* BEGIN Listed records *

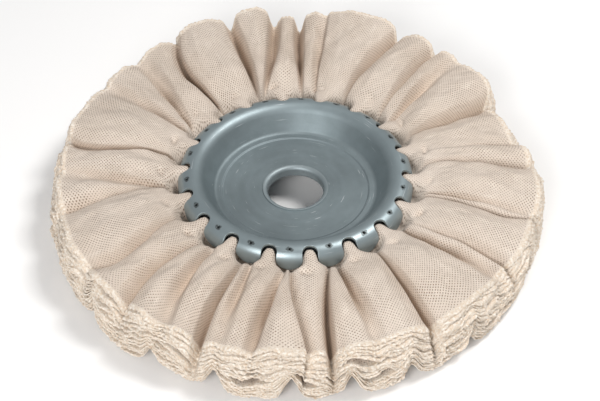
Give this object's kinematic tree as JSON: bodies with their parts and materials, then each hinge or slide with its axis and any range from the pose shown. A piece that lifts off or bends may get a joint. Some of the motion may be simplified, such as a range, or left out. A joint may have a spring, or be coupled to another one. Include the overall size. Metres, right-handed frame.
{
  "type": "ventilated cloth polishing wheel",
  "caption": "Ventilated cloth polishing wheel: gathered cotton plies around a dished, lobed steel centre with a plain arbor bore.",
  "frame": {"origin": "middle of the arbor bore, halfway through the wheel's thickness", "axes": "+Z along the bore, the wheel's spin axis; the wheel lies flat in XY"},
  "size_m": [0.214, 0.214, 0.0278],
  "materials": {
    "zinc_steel": "satin",
    "eyelet_steel": "satin",
    "clinch_steel": "satin",
    "cotton": "matt woven"
  },
  "bodies": {
    "root": {"face_disc": "zinc_steel", "back_disc": "zinc_steel", "bore_eyelet": "eyelet_steel", "clinch_ring": "clinch_steel", "cotton_ply_01": "cotton", "cotton_ply_02": "cotton", "cotton_ply_03": "cotton", "cotton_ply_04": "cotton", "cotton_ply_05": "cotton", "cotton_ply_06": "cotton", "cotton_ply_07": "cotton", "cotton_ply_08": "cotton", "cotton_ply_09": "cotton", "cotton_ply_10": "cotton", "cotton_ply_11": "cotton", "cotton_ply_12": "cotton", "cotton_ply_13": "cotton", "cotton_ply_14": "cotton", "cotton_ply_15": "cotton", "cotton_ply_16": "cotton"}
  },
  "joints": []
}
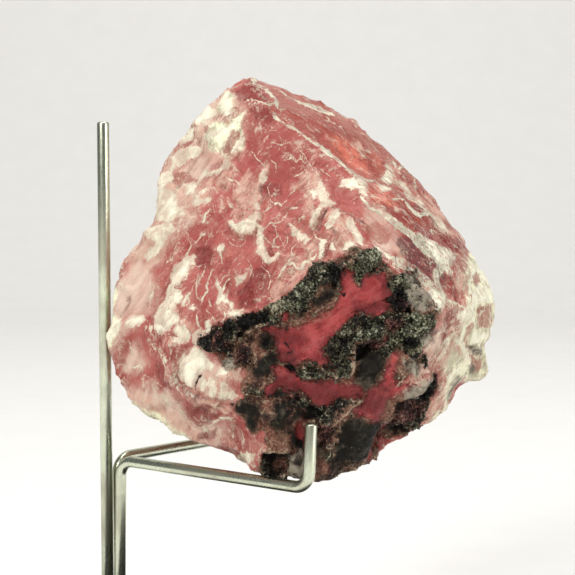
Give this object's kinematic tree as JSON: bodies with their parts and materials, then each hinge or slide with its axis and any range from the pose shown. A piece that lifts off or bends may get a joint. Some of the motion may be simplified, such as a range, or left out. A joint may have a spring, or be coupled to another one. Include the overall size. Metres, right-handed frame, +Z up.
{
  "type": "fluorite specimen on a display stand",
  "caption": "Rough lump of massive pink fluorite in dark matrix, resting on a wire display stand with bent arms, a back post and a round base.",
  "frame": {"origin": "centre of the base's underside", "axes": "+Z up, +X from the post towards the arms, -Y towards the lump's display side"},
  "size_m": [0.12, 0.12, 0.161],
  "materials": {
    "fluorite": "broken, glassy pink stone with pale bruises and dark grainy matrix",
    "rod_steel": "plain drawn wire with a satin shine",
    "base_paint": "satin black paint"
  },
  "bodies": {
    "root": {"fluorite_lump": "fluorite", "back_post": "rod_steel", "front_arm": "rod_steel", "rear_arm": "rod_steel", "round_base": "base_paint"}
  },
  "joints": []
}
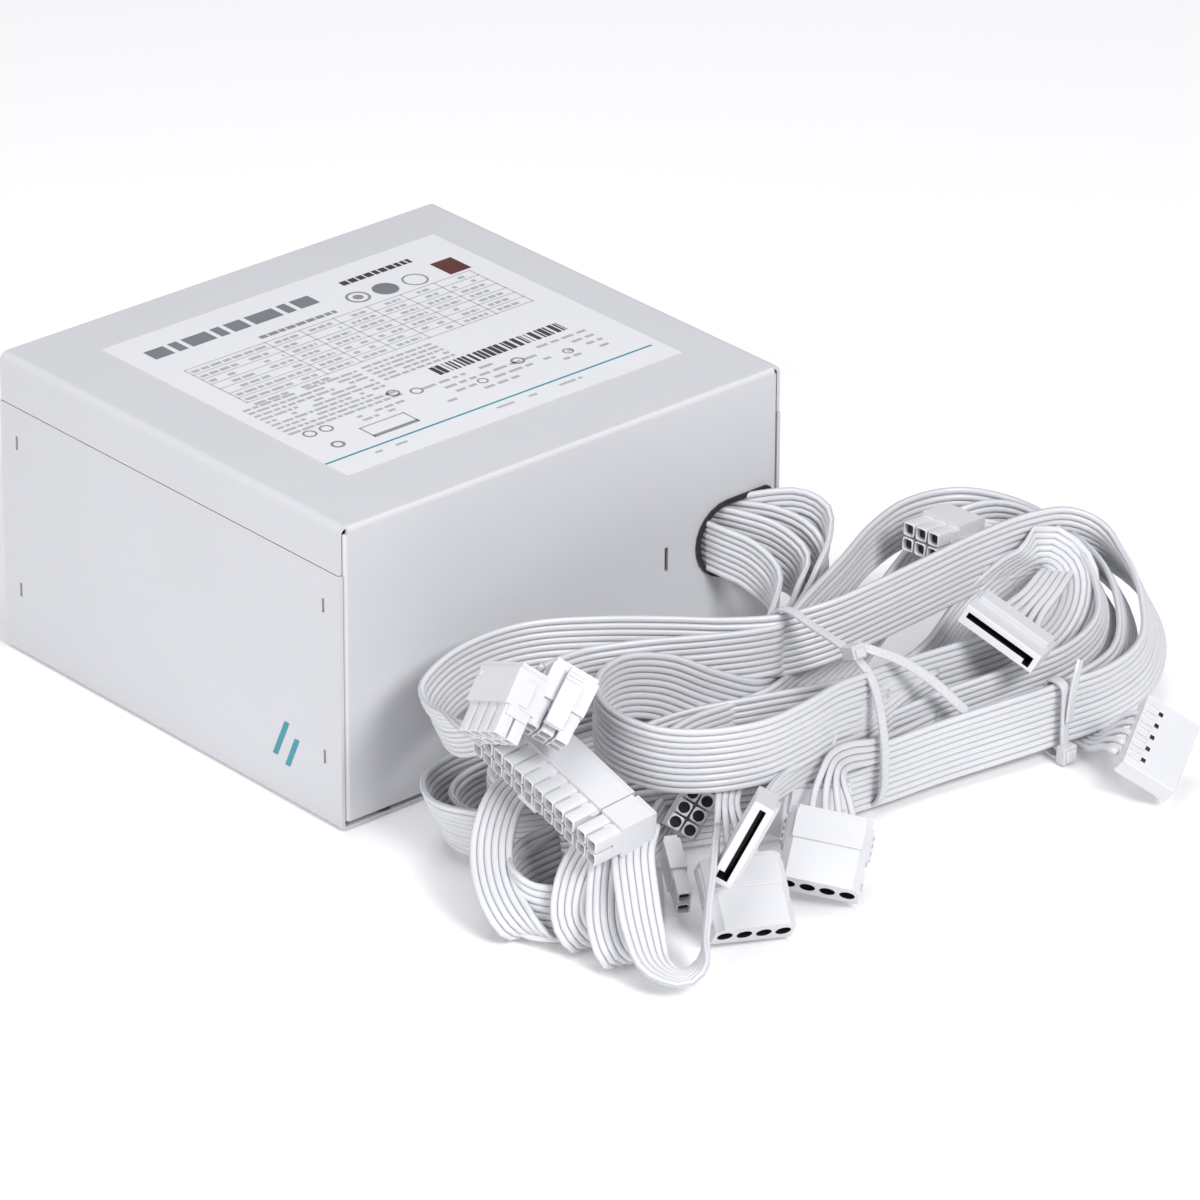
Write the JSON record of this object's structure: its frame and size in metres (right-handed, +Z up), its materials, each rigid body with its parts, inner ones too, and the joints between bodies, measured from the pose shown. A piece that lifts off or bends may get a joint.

* END Listed records *

Set task >>
All of the entries above should be written out again exactly.

Finished exercise >>
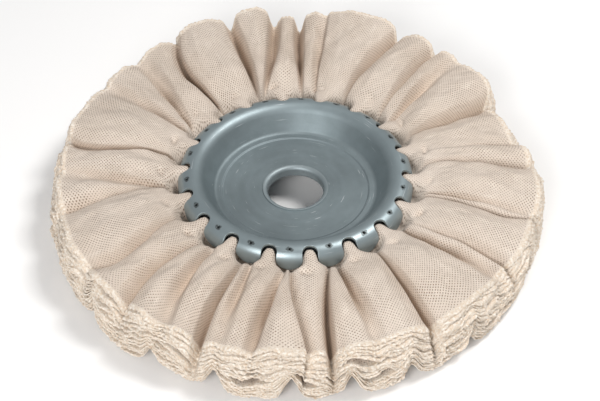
Give this object's kinematic tree as JSON: bodies with their parts and materials, then each hinge or slide with its axis and any range from the pose shown. A piece that lifts off or bends may get a joint. Some of the motion may be simplified, such as a range, or left out. A joint may have a spring, or be coupled to another one. Include the overall size. Metres, right-handed frame.
{
  "type": "ventilated cloth polishing wheel",
  "caption": "Ventilated cloth polishing wheel: gathered cotton plies around a dished, lobed steel centre with a plain arbor bore.",
  "frame": {"origin": "middle of the arbor bore, halfway through the wheel's thickness", "axes": "+Z along the bore, the wheel's spin axis; the wheel lies flat in XY"},
  "size_m": [0.214, 0.214, 0.0278],
  "materials": {
    "zinc_steel": "satin",
    "eyelet_steel": "satin",
    "clinch_steel": "satin",
    "cotton": "matt woven"
  },
  "bodies": {
    "root": {"face_disc": "zinc_steel", "back_disc": "zinc_steel", "bore_eyelet": "eyelet_steel", "clinch_ring": "clinch_steel", "cotton_ply_01": "cotton", "cotton_ply_02": "cotton", "cotton_ply_03": "cotton", "cotton_ply_04": "cotton", "cotton_ply_05": "cotton", "cotton_ply_06": "cotton", "cotton_ply_07": "cotton", "cotton_ply_08": "cotton", "cotton_ply_09": "cotton", "cotton_ply_10": "cotton", "cotton_ply_11": "cotton", "cotton_ply_12": "cotton", "cotton_ply_13": "cotton", "cotton_ply_14": "cotton", "cotton_ply_15": "cotton", "cotton_ply_16": "cotton"}
  },
  "joints": []
}
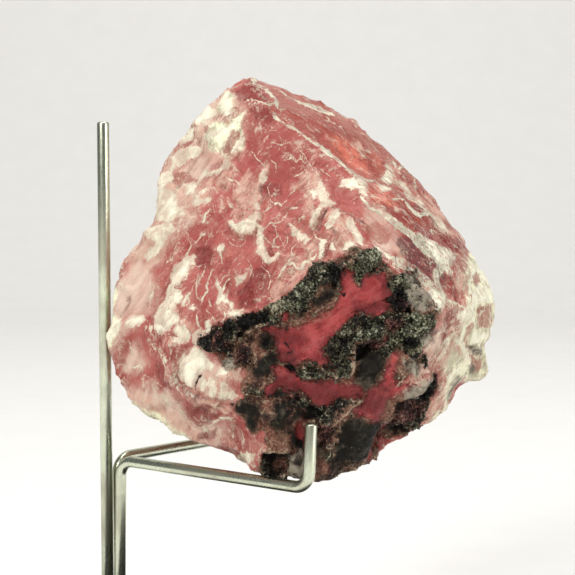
Give this object's kinematic tree as JSON: bodies with their parts and materials, then each hinge or slide with its axis and any range from the pose shown. A piece that lifts off or bends may get a joint. Some of the motion may be simplified, such as a range, or left out. A joint may have a spring, or be coupled to another one. Include the overall size. Metres, right-handed frame, +Z up.
{
  "type": "fluorite specimen on a display stand",
  "caption": "Rough lump of massive pink fluorite in dark matrix, resting on a wire display stand with bent arms, a back post and a round base.",
  "frame": {"origin": "centre of the base's underside", "axes": "+Z up, +X from the post towards the arms, -Y towards the lump's display side"},
  "size_m": [0.12, 0.12, 0.161],
  "materials": {
    "fluorite": "broken, glassy pink stone with pale bruises and dark grainy matrix",
    "rod_steel": "plain drawn wire with a satin shine",
    "base_paint": "satin black paint"
  },
  "bodies": {
    "root": {"fluorite_lump": "fluorite", "back_post": "rod_steel", "front_arm": "rod_steel", "rear_arm": "rod_steel", "round_base": "base_paint"}
  },
  "joints": []
}
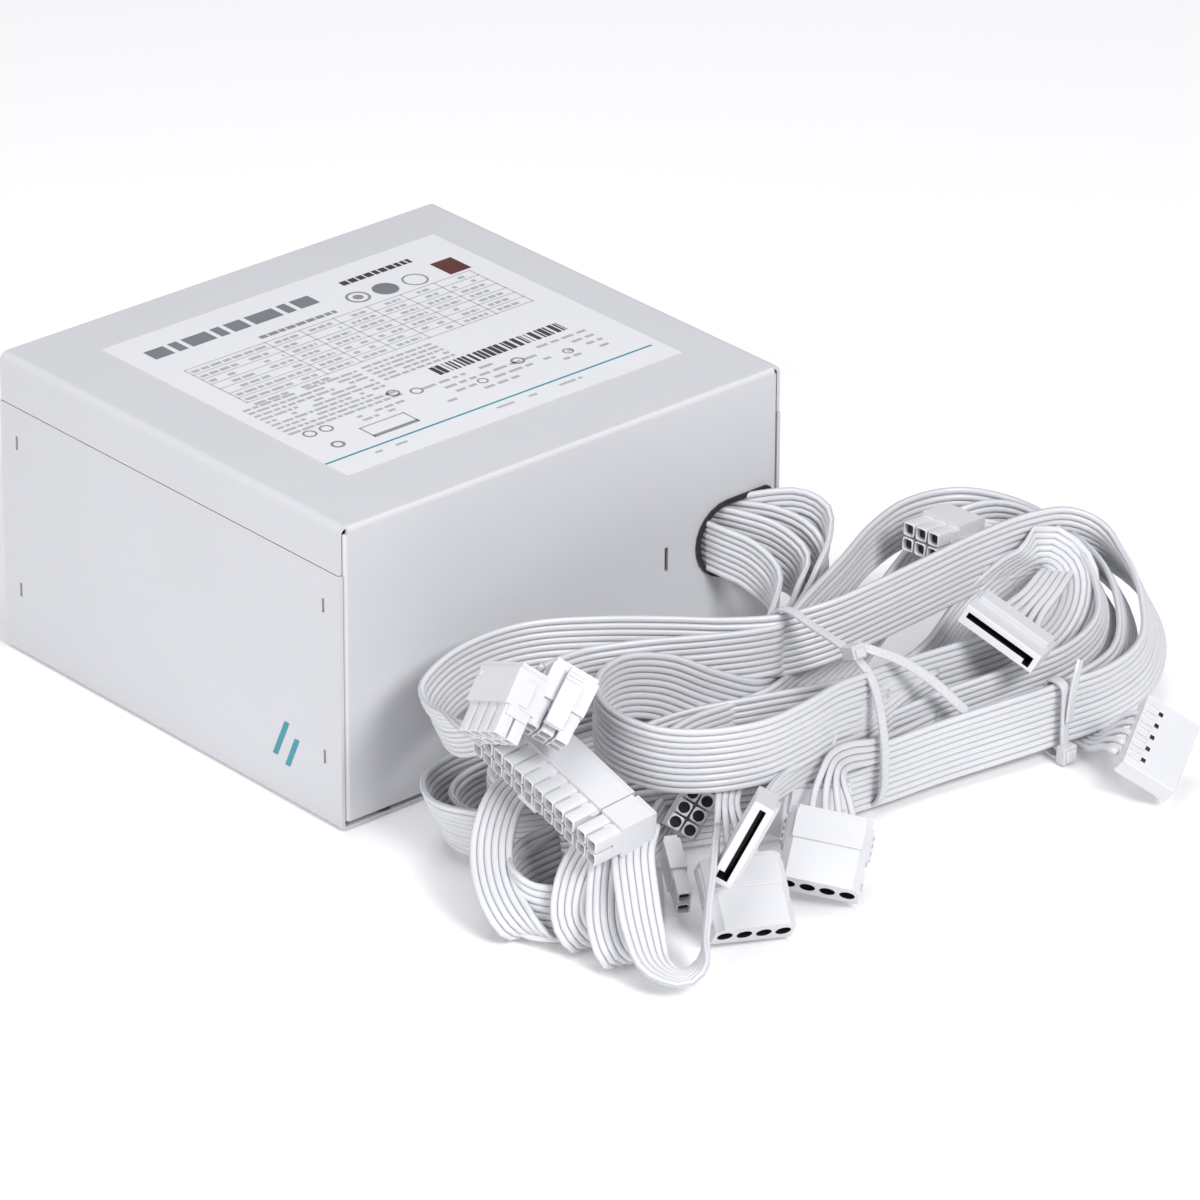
Write the JSON record of this object's structure: its frame and size in metres (right-handed, +Z up), its materials, each rigid body with its parts, inner ones too, and the joints between bodies, measured from the pose shown. A piece that lifts off or bends may get a joint.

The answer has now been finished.